Nonetheless making and telling stories is one of the functions of the brain. The brain takes what it perceives in each sensory system and tries to organize the different types of information into a unified picture that serves as the basis for a plan of action. Some of stories are necessary for our survival. The extent to which that's true, however, appears to me to be only a fraction of what our mind would like us to believe.

I get the sense that the more tightly we grasp onto or after stories, the more separation we create and this separation leads to suffering. Stories are typically self-centered and limited by our tendency to selectively attend to those bits of reality that, according to our stories, are most important to us. The resulting disconnect between the stories and reality creates an almost continual sense of dissatisfaction with things as they are. That sense of dissatisfaction functions a bit like a negative feedback loop that provides the motivation or drive for corrective adjustments (or the setting of goals) that aim to bring things in line — in line with our stories about self.

It not that 'self' doesn't exist. We have bodies and minds to prove it. And it's not that stories should be, or even can be, eliminated. I think our stories are part of what makes the experience of being human beautiful. Rather with zazen I think it's possible to relax our tendency to grasp as we begin to trust the constancy of awareness. The sense that I get is that trusting in awareness allows 'self' to be more flexible by being more present and in tune with our immediate reality. Trusting in awareness allows us to see more of the whole sky.

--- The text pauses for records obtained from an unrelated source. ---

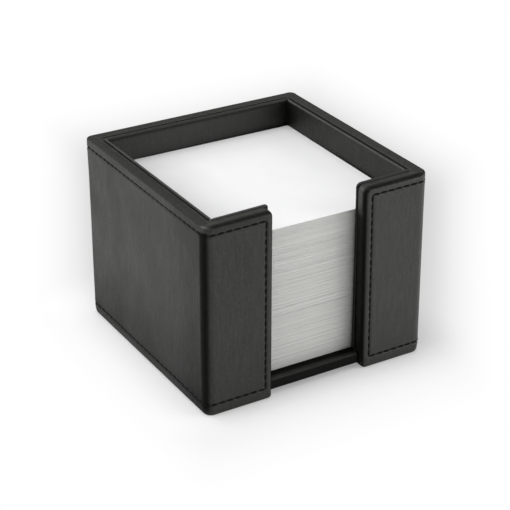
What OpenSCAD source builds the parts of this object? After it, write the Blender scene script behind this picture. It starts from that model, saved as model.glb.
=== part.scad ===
// Desk holder for loose note sheets: five leather-covered boards stand round a square
// stack, and a slot between the two front flaps lets a finger reach the sheets.
// X runs across the front, +Y is the back, +Z is up. The origin is the centre of the underside.

/* [Note sheets] */
// Width of a sheet
sheet_w = 90; // [60:1:150]
// Depth of a sheet
sheet_d = 90; // [60:1:150]
// Height of the stack
stack_h = 65.2; // [5:0.1:74]
// Room between the sheets and the lining, on each side
sheet_play = 0.75; // [0.5:0.05:3]
// Share of that room taken by the stack lying slightly turned
turned_share = 0.6; // [0:0.05:0.7]
// Share of that room taken by the stack lying slightly off centre
shifted_share = 0.22; // [0:0.02:0.25]

/* [Outline] */
// Height of the leather band above the table
band_h = 85; // [60:0.1:120]
// Width of the finger slot between the two flaps
slot_w = 43.4; // [25:0.1:60]
// Radius of the upright outer corners
corner_r = 4.2; // [3:0.1:5]
// Radius of the flaps' free corners, seen from the front
flap_corner_r = 2.8; // [2.6:0.1:5]

/* [Leather band] */
// Thickness of the leather with its backing
leather_t = 0.9; // [0.8:0.05:1.2]
// Radius of the rolled edge on the outer side
roll_r = 1.3; // [1.2:0.1:2.5]
// Thickness of the skived leather that is turned in behind the boards
turn_in_t = 0.65; // [0.4:0.05:0.9]
// Width of the turned-in leather
turn_in_w = 9; // [6:0.5:14]
// Distance of the upper stitch row from the top edge
top_row_inset = 3.6; // [3:0.1:6]
// Distance of the lower stitch row from the bottom edge
bottom_row_inset = 5.4; // [3:0.1:7]
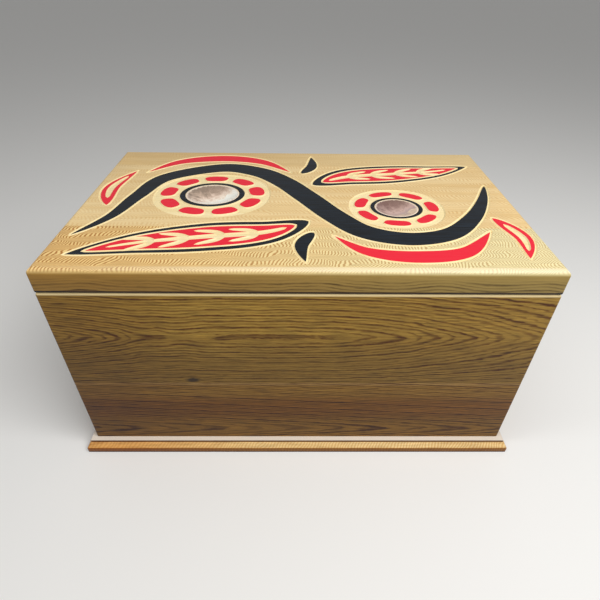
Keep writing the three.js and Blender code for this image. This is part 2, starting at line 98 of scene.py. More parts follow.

I admit I still have my stories. Right now, all things considered, my trust in this awareness feels like the most important one.

Sunday, October 2, 2011

Reflections: Mind Cannot Be Grasped (I)

In any given moment the extent to which we are able to let go of our expectations for that moment determines our ability to access peace, contentment, freedom and happiness in that moment.

It's not that we shouldn't have thoughts, goals, dreams and hopes for the future, it's the nature of the mind to create them. Society capitalizes on that tendency. It's also not that conditions and circumstances should be denied if they are less than perfect or that we shouldn't make an effort to improve conditions and circumstances if we can. But it is my current sense that the gate to contentment and happiness can only ever be found in the present, in the here and now, irrespective of conditions and circumstances.

In each moment we have a choice of whether we are going to attribute the presence or, more usually, absence of contentment and happiness during the specific moment to external conditions and circumstances beyond our momentary control or whether we are willing to take responsibility for our own state of mind by relaxing our expectations for the moment and allowing ourselves to be.

Zazen is a good way to learn how to drop off expectations for the moment and take responsibility for our state of mind. There is no good sitting or bad sitting. Zazen is just sitting, sitting without expectation of how zazen should be and, in fact, can be... when we let go of our expectations during any given round of zazen.